> Raw data:
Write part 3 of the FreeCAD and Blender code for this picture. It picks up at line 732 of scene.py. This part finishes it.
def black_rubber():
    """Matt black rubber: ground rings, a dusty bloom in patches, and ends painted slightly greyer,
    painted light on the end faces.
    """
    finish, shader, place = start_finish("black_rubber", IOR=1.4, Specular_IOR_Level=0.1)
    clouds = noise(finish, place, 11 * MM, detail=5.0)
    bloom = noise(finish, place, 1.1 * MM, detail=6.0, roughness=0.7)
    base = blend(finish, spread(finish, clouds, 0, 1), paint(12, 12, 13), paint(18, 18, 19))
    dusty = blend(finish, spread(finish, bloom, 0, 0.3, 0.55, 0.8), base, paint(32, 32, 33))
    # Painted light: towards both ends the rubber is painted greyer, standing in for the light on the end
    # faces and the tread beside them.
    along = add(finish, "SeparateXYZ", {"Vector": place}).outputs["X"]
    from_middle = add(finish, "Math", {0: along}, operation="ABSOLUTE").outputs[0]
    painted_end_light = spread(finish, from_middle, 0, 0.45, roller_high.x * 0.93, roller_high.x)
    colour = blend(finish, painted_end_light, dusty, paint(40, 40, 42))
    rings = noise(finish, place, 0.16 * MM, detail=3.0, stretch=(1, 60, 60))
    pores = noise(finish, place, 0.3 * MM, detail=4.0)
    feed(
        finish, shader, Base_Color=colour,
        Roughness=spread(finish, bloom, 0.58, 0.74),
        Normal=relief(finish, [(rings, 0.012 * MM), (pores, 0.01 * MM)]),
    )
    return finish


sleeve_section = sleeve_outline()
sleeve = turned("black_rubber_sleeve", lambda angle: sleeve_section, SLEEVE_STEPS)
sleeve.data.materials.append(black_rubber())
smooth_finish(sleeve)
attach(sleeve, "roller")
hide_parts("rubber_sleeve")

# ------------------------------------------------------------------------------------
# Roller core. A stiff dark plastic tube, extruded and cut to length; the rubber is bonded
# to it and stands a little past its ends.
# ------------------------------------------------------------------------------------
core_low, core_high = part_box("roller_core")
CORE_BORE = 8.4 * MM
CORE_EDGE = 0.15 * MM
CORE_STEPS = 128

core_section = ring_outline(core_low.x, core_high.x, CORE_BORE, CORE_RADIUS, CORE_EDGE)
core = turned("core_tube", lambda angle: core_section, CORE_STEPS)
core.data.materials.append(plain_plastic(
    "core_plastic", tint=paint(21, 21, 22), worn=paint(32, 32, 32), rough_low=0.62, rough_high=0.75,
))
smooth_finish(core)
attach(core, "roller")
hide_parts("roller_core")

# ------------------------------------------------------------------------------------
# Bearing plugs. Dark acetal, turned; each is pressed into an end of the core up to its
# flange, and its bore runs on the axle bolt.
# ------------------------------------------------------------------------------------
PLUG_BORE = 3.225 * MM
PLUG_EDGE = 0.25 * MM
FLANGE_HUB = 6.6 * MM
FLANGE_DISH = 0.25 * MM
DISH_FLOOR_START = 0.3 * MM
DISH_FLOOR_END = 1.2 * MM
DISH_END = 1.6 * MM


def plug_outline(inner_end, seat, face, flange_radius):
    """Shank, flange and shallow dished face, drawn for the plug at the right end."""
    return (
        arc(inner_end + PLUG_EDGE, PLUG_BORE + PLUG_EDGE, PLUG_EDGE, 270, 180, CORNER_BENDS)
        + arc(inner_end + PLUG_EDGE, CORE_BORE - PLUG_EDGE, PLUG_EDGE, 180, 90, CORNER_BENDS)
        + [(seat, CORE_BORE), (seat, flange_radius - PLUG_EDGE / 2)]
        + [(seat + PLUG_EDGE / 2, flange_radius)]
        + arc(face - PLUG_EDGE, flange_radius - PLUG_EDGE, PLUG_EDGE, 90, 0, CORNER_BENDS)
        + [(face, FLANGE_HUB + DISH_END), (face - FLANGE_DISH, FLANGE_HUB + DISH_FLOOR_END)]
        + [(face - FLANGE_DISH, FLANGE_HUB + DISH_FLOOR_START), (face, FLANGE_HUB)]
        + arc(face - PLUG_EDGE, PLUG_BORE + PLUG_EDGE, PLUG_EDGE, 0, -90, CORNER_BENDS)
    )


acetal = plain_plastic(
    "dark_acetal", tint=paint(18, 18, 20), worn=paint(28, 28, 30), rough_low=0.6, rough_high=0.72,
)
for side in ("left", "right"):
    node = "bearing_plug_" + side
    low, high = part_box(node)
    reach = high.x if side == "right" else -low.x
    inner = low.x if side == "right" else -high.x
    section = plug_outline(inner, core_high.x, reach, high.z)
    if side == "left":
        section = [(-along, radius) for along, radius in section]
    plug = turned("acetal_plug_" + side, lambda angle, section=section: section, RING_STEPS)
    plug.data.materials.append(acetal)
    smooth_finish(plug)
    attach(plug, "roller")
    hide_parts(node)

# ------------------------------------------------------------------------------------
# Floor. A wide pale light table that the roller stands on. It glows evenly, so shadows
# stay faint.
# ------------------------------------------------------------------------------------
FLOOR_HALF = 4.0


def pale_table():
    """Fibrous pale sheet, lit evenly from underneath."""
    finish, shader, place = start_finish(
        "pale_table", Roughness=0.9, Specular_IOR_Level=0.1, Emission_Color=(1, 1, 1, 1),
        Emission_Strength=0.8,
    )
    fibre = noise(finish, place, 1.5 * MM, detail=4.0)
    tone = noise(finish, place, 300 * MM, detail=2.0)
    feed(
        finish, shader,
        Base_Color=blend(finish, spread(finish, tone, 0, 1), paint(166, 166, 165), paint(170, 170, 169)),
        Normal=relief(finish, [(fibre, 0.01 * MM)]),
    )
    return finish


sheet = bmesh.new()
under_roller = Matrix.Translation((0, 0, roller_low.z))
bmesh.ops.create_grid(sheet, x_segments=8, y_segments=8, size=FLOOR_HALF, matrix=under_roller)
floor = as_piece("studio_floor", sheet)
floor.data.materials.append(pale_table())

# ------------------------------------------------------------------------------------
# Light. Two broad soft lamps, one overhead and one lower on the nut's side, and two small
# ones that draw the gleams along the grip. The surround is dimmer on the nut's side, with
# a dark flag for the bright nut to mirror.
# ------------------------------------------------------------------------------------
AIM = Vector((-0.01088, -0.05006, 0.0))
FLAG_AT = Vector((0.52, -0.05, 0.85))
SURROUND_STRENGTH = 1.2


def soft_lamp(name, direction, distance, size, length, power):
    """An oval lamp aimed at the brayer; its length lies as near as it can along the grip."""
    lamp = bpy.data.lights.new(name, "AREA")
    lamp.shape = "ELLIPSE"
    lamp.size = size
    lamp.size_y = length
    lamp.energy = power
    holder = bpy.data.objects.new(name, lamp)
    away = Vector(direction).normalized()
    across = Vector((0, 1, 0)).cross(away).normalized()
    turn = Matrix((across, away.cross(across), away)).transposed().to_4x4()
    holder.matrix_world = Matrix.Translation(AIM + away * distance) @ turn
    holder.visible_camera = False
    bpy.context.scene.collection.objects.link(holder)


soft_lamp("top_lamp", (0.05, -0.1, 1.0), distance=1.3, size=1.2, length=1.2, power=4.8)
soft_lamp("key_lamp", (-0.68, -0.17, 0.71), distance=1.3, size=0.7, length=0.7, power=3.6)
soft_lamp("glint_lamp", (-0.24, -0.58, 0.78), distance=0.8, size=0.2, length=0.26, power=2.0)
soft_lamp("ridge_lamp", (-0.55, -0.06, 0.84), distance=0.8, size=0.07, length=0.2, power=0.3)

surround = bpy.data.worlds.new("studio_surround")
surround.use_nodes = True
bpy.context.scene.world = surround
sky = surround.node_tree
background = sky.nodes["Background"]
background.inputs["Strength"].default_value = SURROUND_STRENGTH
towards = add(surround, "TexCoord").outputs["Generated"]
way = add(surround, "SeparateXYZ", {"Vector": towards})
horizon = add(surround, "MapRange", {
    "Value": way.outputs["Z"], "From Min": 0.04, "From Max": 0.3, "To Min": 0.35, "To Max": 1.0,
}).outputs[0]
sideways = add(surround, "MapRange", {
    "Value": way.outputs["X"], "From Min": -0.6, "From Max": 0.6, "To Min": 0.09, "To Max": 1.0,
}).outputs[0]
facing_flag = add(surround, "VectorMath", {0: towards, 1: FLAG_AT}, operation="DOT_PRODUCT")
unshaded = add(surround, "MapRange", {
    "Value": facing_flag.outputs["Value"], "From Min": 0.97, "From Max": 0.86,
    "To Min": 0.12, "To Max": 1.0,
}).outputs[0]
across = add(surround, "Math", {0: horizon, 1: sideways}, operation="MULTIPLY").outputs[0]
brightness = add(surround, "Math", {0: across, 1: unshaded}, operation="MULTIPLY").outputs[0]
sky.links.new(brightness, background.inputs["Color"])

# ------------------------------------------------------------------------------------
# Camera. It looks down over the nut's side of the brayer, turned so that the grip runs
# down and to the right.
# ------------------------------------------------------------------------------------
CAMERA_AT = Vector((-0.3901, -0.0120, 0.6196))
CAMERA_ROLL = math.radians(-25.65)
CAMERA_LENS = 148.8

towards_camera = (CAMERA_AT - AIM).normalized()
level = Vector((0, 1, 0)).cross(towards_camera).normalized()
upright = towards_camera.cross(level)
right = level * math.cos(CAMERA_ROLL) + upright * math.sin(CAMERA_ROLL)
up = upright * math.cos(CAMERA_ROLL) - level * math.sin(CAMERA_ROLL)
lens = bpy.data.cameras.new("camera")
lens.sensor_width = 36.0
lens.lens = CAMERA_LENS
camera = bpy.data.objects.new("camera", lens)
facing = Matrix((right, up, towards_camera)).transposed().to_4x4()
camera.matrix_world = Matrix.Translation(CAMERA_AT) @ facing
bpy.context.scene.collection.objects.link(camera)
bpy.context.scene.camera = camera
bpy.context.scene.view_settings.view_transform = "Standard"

> What to produce:
With the first line being the one containing "hide_parts(node)" and the last line the one containing "FLOOR_HALF = 4.0", transcribe exactly the lines above that fall in that range.

> Response:
    hide_parts(node)

# ------------------------------------------------------------------------------------
# Floor. A wide pale light table that the roller stands on. It glows evenly, so shadows
# stay faint.
# ------------------------------------------------------------------------------------
FLOOR_HALF = 4.0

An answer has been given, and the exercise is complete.